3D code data
* begin *

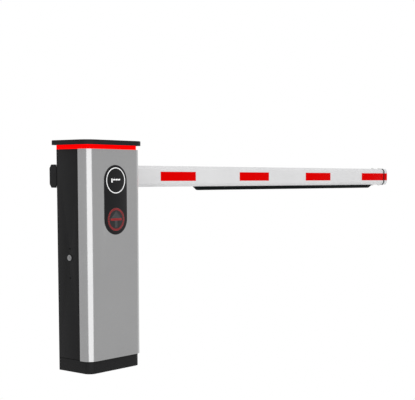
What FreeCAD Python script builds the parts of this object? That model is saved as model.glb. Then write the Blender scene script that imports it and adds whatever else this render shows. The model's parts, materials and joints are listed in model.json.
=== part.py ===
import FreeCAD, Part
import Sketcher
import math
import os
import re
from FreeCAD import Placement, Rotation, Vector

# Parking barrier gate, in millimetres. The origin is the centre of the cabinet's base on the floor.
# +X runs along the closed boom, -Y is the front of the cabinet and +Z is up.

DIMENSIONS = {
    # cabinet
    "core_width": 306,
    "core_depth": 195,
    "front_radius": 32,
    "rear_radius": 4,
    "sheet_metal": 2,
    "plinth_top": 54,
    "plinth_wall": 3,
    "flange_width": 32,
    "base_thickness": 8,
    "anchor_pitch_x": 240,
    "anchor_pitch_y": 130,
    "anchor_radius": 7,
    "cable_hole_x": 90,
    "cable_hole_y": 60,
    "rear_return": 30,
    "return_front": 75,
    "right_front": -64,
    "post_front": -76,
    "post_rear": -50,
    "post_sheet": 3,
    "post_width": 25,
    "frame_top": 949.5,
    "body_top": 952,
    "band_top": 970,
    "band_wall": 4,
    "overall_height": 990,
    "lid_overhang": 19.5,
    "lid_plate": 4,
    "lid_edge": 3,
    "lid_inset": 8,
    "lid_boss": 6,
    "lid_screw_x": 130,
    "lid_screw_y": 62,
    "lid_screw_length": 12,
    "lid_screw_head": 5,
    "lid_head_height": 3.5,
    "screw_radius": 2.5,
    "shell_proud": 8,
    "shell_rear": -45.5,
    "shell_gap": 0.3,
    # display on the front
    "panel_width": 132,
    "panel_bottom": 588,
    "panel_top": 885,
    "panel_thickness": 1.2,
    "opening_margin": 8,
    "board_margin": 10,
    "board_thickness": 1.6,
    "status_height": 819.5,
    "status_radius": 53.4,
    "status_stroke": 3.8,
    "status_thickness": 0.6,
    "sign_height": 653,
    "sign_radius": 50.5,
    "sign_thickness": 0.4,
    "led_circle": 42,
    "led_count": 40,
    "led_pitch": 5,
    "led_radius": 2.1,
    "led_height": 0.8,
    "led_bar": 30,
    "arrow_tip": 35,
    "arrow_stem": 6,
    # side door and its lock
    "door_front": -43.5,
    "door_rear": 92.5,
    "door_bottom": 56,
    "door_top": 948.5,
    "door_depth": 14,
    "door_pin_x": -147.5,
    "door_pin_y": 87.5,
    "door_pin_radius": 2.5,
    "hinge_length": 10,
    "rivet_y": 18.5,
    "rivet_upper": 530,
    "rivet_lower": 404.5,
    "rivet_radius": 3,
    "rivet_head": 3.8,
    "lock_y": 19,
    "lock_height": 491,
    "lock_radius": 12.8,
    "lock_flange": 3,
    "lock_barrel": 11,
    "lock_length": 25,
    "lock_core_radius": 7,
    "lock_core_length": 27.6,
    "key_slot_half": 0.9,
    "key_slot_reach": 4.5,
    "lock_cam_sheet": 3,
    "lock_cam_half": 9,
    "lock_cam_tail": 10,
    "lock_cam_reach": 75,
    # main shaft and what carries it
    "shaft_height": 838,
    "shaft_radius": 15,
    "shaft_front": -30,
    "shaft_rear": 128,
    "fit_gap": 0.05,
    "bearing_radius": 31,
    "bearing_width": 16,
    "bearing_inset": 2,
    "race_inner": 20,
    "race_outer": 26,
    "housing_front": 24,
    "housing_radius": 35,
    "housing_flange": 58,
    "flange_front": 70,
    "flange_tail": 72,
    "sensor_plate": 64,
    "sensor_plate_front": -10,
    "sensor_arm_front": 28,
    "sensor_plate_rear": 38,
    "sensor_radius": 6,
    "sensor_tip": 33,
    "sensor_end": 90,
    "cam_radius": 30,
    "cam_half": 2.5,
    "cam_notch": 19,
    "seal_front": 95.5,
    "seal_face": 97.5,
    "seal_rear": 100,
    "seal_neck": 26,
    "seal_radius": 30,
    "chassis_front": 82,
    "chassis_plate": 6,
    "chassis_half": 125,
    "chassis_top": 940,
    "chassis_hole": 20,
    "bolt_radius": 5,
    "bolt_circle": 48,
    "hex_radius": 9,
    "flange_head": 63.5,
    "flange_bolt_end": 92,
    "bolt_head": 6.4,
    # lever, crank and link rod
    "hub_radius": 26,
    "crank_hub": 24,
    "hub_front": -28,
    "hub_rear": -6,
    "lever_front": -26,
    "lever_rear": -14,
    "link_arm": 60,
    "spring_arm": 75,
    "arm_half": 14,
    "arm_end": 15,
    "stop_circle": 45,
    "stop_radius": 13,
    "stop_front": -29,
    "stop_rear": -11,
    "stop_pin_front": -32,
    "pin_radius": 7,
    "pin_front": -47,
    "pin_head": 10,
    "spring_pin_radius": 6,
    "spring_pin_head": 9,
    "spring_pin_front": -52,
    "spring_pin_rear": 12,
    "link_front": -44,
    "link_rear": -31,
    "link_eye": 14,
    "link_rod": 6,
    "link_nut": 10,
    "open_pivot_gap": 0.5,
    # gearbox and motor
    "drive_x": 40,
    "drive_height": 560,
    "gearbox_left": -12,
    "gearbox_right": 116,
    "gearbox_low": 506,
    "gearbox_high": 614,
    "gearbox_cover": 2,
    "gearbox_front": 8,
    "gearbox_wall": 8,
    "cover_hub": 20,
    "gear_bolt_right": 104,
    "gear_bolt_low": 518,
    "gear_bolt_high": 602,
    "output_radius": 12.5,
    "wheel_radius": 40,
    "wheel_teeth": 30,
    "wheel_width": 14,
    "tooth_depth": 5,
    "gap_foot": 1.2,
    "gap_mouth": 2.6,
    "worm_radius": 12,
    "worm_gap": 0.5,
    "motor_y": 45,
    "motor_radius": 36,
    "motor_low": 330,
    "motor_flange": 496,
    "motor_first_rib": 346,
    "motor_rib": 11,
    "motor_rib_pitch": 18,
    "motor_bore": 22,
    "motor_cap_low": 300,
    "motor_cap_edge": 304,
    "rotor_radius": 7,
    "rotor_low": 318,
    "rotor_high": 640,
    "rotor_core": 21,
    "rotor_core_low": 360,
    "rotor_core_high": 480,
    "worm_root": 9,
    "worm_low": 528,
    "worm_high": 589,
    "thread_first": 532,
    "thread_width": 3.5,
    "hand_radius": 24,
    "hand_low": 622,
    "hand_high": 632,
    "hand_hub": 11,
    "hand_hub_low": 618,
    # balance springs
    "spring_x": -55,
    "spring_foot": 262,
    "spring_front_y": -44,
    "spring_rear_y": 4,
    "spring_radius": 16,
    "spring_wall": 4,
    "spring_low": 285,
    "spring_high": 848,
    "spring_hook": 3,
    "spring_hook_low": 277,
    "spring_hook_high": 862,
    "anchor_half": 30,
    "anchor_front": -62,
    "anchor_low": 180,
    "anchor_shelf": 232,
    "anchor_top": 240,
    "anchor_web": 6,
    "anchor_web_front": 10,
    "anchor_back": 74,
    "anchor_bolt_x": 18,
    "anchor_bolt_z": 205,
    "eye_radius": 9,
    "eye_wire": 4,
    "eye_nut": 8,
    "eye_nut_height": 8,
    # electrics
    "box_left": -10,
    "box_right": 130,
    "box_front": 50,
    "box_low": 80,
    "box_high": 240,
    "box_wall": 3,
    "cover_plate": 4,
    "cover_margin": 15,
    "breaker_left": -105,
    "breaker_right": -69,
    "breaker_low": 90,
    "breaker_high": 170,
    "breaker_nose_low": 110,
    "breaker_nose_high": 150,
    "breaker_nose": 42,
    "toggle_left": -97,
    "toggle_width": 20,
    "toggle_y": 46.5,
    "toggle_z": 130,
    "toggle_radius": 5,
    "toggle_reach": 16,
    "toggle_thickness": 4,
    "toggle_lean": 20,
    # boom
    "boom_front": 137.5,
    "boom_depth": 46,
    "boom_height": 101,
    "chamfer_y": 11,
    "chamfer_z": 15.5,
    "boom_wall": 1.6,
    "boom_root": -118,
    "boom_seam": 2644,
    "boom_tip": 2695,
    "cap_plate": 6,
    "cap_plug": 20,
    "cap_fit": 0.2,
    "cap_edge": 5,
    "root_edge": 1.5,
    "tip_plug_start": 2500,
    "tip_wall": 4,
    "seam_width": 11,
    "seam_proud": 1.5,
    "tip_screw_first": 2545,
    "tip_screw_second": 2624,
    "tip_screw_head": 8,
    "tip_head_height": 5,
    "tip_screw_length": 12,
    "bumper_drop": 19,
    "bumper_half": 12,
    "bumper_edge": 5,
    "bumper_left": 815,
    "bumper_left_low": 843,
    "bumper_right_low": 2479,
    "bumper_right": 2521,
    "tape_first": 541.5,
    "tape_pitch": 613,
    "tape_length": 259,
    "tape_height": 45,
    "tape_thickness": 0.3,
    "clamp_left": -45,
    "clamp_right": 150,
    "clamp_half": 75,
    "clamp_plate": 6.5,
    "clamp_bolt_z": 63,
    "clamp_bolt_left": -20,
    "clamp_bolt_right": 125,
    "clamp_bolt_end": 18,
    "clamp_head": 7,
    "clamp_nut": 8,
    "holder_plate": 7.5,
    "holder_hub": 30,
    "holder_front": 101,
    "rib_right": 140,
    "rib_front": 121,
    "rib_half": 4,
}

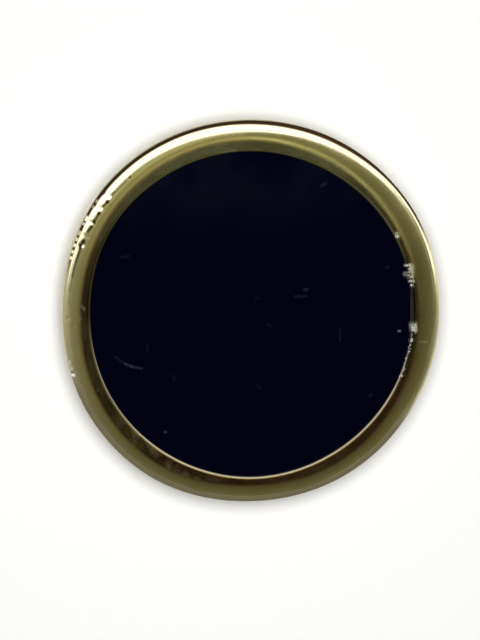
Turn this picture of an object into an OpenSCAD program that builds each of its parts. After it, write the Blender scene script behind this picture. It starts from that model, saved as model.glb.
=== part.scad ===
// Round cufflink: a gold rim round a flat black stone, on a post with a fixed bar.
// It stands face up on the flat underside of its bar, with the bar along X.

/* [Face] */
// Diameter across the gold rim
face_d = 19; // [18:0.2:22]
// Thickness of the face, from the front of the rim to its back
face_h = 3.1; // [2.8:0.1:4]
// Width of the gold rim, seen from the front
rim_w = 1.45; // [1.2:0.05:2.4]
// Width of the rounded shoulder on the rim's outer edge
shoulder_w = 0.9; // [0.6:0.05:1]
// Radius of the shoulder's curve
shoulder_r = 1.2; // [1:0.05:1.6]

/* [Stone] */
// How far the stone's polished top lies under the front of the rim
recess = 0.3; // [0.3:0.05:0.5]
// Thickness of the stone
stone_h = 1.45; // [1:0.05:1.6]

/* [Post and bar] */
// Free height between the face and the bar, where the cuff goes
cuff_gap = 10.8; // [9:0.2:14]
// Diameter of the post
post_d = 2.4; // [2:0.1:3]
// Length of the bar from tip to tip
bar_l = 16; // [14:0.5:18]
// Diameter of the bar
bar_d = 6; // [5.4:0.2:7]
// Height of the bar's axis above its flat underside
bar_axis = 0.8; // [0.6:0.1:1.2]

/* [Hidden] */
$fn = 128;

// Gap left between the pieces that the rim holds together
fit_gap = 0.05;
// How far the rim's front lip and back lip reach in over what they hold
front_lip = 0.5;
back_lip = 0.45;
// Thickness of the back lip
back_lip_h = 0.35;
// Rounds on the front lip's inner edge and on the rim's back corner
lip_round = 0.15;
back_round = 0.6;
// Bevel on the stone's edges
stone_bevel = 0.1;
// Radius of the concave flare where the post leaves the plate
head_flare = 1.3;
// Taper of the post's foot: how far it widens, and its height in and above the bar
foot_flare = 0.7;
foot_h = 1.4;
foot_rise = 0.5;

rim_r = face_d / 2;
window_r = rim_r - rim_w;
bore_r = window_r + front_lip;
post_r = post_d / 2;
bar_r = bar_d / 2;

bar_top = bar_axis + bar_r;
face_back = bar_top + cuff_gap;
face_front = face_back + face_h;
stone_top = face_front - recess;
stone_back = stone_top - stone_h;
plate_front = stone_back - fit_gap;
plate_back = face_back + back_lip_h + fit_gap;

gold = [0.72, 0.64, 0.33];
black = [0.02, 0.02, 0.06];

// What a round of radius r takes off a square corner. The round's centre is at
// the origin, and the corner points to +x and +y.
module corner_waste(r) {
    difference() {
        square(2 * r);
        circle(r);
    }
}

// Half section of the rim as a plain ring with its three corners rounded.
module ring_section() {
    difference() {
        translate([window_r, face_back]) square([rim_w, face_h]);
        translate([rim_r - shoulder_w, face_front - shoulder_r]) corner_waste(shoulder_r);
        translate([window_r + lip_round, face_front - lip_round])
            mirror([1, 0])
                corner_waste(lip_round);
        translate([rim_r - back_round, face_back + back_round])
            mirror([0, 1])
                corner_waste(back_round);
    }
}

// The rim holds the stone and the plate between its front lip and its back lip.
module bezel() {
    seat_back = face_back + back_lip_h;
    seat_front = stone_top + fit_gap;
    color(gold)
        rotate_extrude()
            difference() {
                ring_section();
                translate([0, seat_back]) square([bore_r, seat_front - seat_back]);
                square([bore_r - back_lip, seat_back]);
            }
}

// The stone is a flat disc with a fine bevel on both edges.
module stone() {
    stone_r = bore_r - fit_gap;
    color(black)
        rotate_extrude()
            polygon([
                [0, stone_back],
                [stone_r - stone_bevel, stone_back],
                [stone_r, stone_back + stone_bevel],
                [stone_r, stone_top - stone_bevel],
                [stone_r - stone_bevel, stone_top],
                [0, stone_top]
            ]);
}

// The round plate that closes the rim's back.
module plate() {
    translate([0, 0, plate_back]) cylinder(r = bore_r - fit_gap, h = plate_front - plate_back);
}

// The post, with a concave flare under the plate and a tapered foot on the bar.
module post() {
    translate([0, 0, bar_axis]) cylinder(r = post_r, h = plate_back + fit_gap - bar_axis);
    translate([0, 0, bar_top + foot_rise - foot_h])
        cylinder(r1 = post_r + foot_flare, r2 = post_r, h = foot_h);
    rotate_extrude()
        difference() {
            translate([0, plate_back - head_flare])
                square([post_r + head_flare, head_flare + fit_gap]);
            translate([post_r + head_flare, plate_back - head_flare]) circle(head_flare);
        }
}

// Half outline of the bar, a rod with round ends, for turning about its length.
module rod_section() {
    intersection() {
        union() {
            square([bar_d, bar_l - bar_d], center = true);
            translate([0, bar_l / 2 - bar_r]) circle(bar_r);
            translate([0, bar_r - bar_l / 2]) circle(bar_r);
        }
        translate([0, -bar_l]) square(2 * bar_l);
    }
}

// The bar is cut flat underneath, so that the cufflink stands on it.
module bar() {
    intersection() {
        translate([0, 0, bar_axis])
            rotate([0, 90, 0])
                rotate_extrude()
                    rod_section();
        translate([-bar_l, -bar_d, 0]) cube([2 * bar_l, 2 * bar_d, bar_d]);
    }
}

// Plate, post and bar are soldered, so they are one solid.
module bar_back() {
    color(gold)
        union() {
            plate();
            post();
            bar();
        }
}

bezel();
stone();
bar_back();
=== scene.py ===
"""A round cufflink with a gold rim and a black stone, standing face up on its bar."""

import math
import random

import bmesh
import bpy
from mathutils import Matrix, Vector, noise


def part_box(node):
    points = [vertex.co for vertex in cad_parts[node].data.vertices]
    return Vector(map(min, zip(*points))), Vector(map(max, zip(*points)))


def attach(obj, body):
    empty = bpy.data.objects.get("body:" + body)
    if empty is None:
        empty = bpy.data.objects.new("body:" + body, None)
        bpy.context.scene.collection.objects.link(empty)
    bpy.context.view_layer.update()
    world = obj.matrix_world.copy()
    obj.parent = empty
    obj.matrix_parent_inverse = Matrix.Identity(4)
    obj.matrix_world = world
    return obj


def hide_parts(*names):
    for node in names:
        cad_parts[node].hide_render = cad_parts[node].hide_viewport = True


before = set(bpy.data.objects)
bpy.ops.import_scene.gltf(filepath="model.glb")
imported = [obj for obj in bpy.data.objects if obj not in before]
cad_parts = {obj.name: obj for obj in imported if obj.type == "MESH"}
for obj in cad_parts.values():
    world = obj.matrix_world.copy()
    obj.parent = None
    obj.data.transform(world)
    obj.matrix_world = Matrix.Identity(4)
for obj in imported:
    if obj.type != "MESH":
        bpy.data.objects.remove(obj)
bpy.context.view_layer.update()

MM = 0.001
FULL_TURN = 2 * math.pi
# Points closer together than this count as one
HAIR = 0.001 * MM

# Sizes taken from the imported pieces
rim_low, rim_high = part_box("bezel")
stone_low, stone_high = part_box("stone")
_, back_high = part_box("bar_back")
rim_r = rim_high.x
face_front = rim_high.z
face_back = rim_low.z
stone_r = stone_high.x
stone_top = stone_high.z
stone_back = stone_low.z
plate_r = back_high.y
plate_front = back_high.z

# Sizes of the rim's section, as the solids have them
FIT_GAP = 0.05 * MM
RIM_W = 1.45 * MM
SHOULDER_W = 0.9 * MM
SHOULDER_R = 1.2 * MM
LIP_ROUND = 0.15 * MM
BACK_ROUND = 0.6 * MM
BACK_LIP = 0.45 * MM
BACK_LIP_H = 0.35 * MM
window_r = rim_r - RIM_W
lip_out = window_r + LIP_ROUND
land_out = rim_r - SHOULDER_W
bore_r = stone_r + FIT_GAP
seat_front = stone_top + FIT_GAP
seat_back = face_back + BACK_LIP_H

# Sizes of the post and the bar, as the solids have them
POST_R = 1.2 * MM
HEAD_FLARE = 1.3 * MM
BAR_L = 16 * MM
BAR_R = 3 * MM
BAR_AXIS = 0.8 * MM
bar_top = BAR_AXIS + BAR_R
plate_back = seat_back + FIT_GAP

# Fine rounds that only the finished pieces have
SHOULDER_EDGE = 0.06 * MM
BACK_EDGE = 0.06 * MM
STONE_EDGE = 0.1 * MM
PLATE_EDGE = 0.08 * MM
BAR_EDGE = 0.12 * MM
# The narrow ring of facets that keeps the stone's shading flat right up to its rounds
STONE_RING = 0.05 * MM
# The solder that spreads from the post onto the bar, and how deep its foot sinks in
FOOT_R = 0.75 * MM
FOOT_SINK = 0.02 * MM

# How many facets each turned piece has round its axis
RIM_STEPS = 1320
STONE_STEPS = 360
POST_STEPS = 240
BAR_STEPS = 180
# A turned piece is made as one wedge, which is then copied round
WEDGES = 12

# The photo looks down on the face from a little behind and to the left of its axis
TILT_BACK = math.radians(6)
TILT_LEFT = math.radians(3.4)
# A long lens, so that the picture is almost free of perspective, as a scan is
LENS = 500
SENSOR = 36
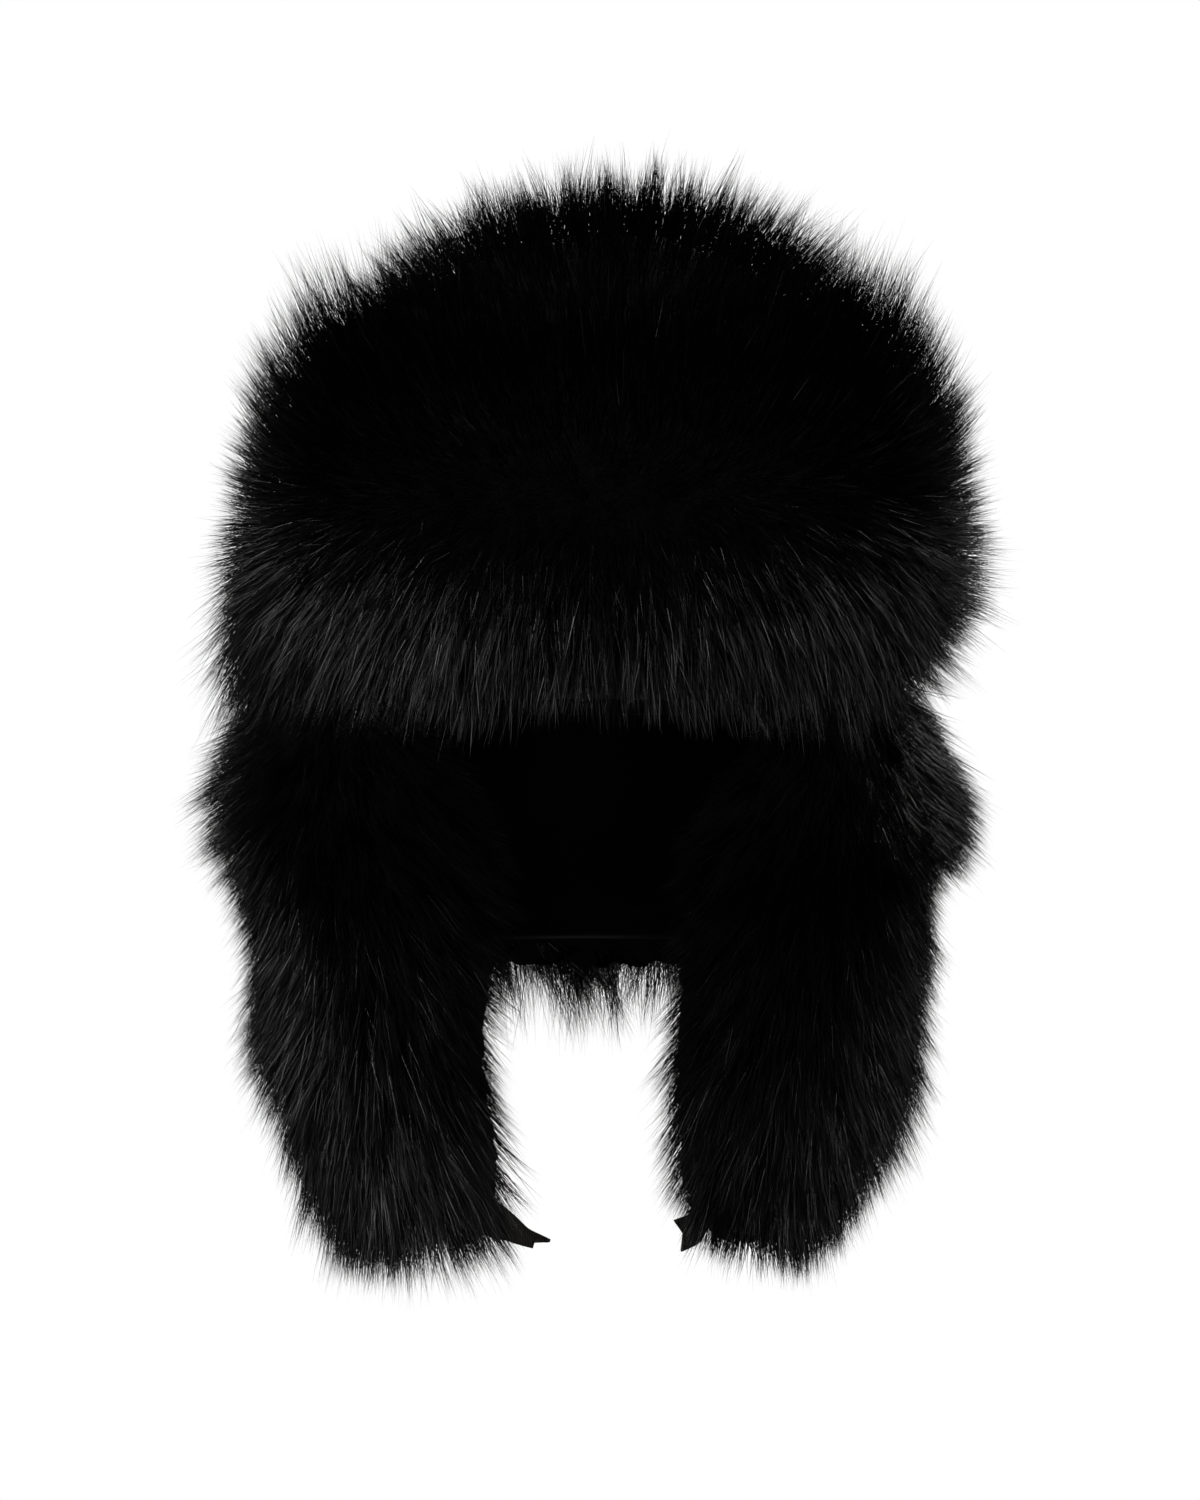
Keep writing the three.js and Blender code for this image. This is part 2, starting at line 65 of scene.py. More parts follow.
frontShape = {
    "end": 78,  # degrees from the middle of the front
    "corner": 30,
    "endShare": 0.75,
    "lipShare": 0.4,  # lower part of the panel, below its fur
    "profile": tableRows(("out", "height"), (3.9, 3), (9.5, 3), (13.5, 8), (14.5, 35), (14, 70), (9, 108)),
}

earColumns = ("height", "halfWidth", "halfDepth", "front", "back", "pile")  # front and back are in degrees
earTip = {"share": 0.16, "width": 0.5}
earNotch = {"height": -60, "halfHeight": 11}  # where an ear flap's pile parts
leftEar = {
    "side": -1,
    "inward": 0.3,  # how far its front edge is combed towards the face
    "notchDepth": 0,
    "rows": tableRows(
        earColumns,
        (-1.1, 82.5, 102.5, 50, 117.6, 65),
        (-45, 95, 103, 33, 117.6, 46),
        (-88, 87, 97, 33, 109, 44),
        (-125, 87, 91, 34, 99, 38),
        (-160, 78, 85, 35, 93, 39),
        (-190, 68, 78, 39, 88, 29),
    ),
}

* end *

Print the lines from the line containing "stands on it." to the line containing "HAIR = 0.001 * MM", both ends included, exactly and with nothing added.

// The bar is cut flat underneath, so that the cufflink stands on it.
module bar() {
    intersection() {
        translate([0, 0, bar_axis])
            rotate([0, 90, 0])
                rotate_extrude()
                    rod_section();
        translate([-bar_l, -bar_d, 0]) cube([2 * bar_l, 2 * bar_d, bar_d]);
    }
}

// Plate, post and bar are soldered, so they are one solid.
module bar_back() {
    color(gold)
        union() {
            plate();
            post();
            bar();
        }
}

bezel();
stone();
bar_back();
=== scene.py ===
"""A round cufflink with a gold rim and a black stone, standing face up on its bar."""

import math
import random

import bmesh
import bpy
from mathutils import Matrix, Vector, noise


def part_box(node):
    points = [vertex.co for vertex in cad_parts[node].data.vertices]
    return Vector(map(min, zip(*points))), Vector(map(max, zip(*points)))


def attach(obj, body):
    empty = bpy.data.objects.get("body:" + body)
    if empty is None:
        empty = bpy.data.objects.new("body:" + body, None)
        bpy.context.scene.collection.objects.link(empty)
    bpy.context.view_layer.update()
    world = obj.matrix_world.copy()
    obj.parent = empty
    obj.matrix_parent_inverse = Matrix.Identity(4)
    obj.matrix_world = world
    return obj


def hide_parts(*names):
    for node in names:
        cad_parts[node].hide_render = cad_parts[node].hide_viewport = True


before = set(bpy.data.objects)
bpy.ops.import_scene.gltf(filepath="model.glb")
imported = [obj for obj in bpy.data.objects if obj not in before]
cad_parts = {obj.name: obj for obj in imported if obj.type == "MESH"}
for obj in cad_parts.values():
    world = obj.matrix_world.copy()
    obj.parent = None
    obj.data.transform(world)
    obj.matrix_world = Matrix.Identity(4)
for obj in imported:
    if obj.type != "MESH":
        bpy.data.objects.remove(obj)
bpy.context.view_layer.update()

MM = 0.001
FULL_TURN = 2 * math.pi
# Points closer together than this count as one
HAIR = 0.001 * MM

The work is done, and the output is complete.